In the interest of full disclosure, I must admit that the hostess of the dinner party I attended was my girlfriend, at the time. And this event – and others similar to it – would serve as evidence when she would eventually leave me for a “more stable” man. There is a breed of human like Frank Tashlin who appear from the outside to be plagued with bad luck or poor timing; my ex-girlfriend, I believe, viewed me as one of those people.  I’m fairly certain I believed I was one of that breed, as well.  But bad luck can’t account for the consistent “hit and miss” nature of that kind of a life.  The father in Nasty Quacks hadn’t done anything but try to give his beloved daughter a unique pet. Frank Tashlin spent a career tinkering with formulas other people might never consider tinkering with.  I felt that silly cartoon s might liven up a formal party.  These aren’t actions which, taken at face value, portend destruction.  And yet, in each case, they spun away from their original intent. It’s an “out-of-step” existence that can’t seem to match up to the cadence and the direction that everyone else seems to walk.  In Frank Tashlin’s situation, it seems to have followed him to the grave and into history.

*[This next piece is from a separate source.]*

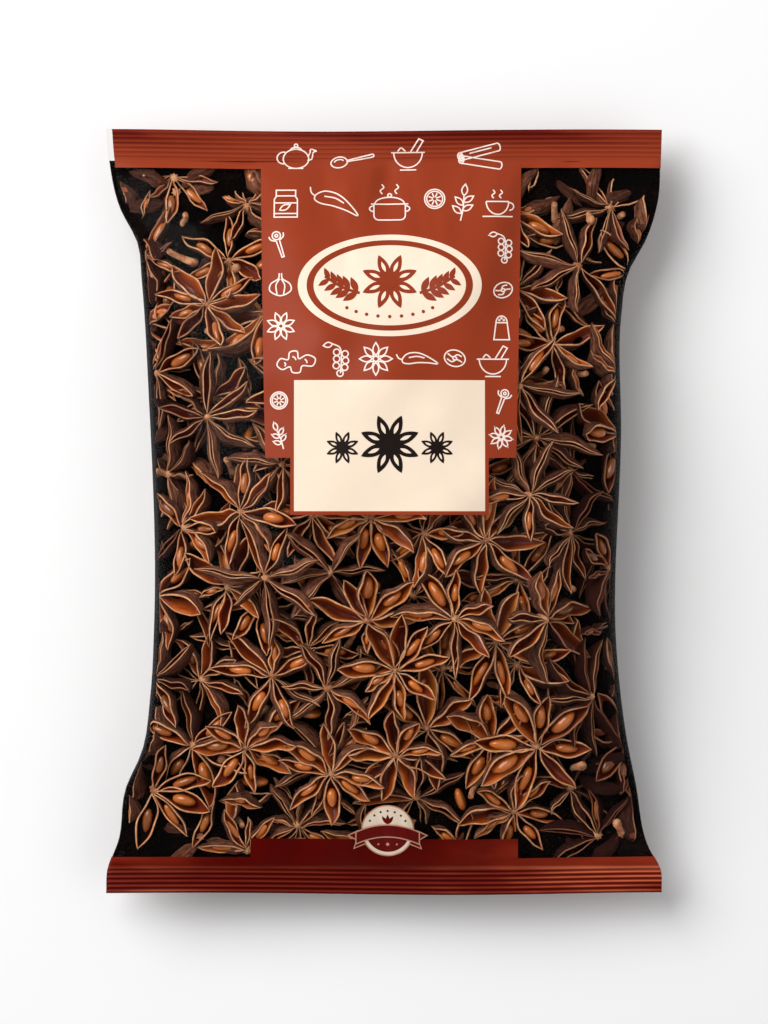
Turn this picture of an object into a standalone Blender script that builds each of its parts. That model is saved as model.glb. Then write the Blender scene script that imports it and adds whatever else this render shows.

And so tonight I sit and I think.  And I get lost in a stream of Tashlin short films and essays and comic strips. And I recognize how few others are probably doing the same thing.  And I wonder why it’s so hard to hear when I’m out of step.  Why I never even noticed the night of the dinner party that I had made a mistake that would eventually contribute to the end of a relationship. And I realize that part of what keeps me from hearing my boots marching in different time from the rest of the world is because I can’t hear it over the sounds of other people’s laughter.